Here’s how the states with the strictest gun control laws stack up, according to a 2022 report by Everytown for Gun Safety:

  1. California, 8.5 gun deaths per 100,000 residents. California has all five foundational policies in place, and is the only state in the nation that requires all new handgun models have microstamping technology — which makes it easier to trace firearms used in crimes. California ranks 44th in gun death rate, according to the Giffords Law Center.
  2. Hawaii, 3.4 gun deaths per 100,000 residents. In addition to implementing all foundational policies, Hawaii is one of only five states to limit the legal sale of all guns to those age 21 and older. Hawaii has the lowest rate of gun ownership and the lowest rate of gun deaths — ranking 50th according to the Giffords Law Center.
  3. New York, 5.3 gun deaths per 100,000 residents. New York was the first state in the country to adopt gun industry liability laws, with the goal of holding gun manufacturers and dealers responsible for dangerous business practices. New York ranks 46th for gun death rate.
  4. Massachusetts, 3.7 gun deaths per 100,000 residents. Massachusetts is one of only two states to require locked storage of any firearm not in the owner’s immediate control. Second only to Hawaii, Massachusetts has the lowest rate of gun ownership and ranks 49th in gun death rate.
  5. Connecticut, 6 gun deaths per 100,000 residents. After the Sandy Hook Elementary School shooting in 2012, Connecticut expanded a ban on assault weapons and high-capacity magazines. The state has a strong illegal gun removal program and passed a law in 2020 to limit qualified immunity for police officers who abuse civilians. Connecticut ranks 45th for gun deaths.
  6. Illinois, 14.1 gun deaths per 100,000 residents. Illinois has a higher-than-average rate of gun deaths. A large share of trafficked guns recovered in the state are originally purchased out-of-state. The state has fewer laws to ensure industry and product safety, but checks nearly every box when it comes to limiting guns in public and keeping guns out of the wrong hands. Illinois ranks 27th in gun death rate.
  7. Maryland, 13.5 gun deaths per 100,000 residents. Out-of-state guns make up nearly 65% of the guns recovered by police in Baltimore. The state recently expanded its background check requirement to include rifles and shotguns, and repealed its Law Enforcement Bill of Rights. Maryland ranks 33rd in gun deaths.
  8. New Jersey, 5 gun deaths per 100,000 residents. New Jersey requires background checks both when applying for a permit and at the point of sale, and requires permits for all concealed firearms. The state ranks 48th in gun death rate.
  9. Washington, 10.9 gun deaths per 100,000 residents. Washington recently passed laws requiring background checks on all gun sales, but the state is lax when it comes to allowing assault-style weapons and public carry. Washington ranks 39th for gun deaths.
  10. Colorado, 15.4 gun deaths per 100,000 residents. Colorado has strengthened gun laws since the Aurora movie theater shooting in 2012, mandating background checks and requiring that domestic abusers relinquish guns when a restraining order is in place. Colorado ranks 22nd for gun death rate.
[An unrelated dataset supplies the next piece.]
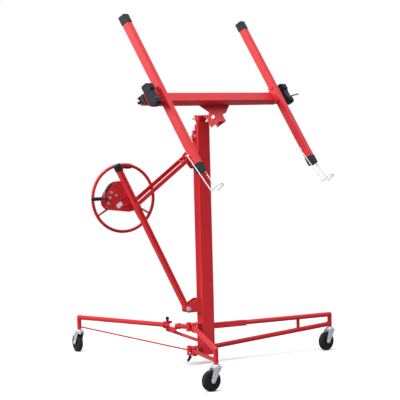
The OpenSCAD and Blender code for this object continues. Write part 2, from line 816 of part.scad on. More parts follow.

Texas — where the Robb Elementary School shooting occurred — ranks 34th for the strength of its gun control laws. It is 26th for gun deaths rate, with 14.2 per 100,000 residents.

Where does Utah rank?

Utah ranks 14th among states with the weakest gun control laws, and its rate of 13.6 gun deaths per 100,000 residents is right at the national average. In 2021, the Legislature repealed the state’s concealed carry permit system, and in March, Gov. Spencer Cox signed a bill to prevent cities or counties from enacting their own firearm regulations.

Guns are the leading cause of death among children and teenagers in Utah, according to an Everytown report from 2019, and 70% of those deaths are the result of suicide. In Utah, 83% of gun deaths are suicides, 13% are homicides and 2% are shootings by police.

Utah has the 39th highest rate of gun violence in the U.S., with an average of 400 Utahns killed by firearms each year. Gun violence increased 12% between 2011 and 2020.

The day after the Uvalde shooting occurred, state Sen. Derek Kitchen, D-Salt Lake City, announced a bill to raise the age of eligibility for purchasing a firearm from 18 to 21.

“This is a small step that will make a big difference in the quality of life and health and safety of people in Utah,” Kitchen said. “There should be no reason this doesn’t pass the Utah Legislature. It’s common sense gun reform that will keep Utahns safe, and that’s what we were elected to do.”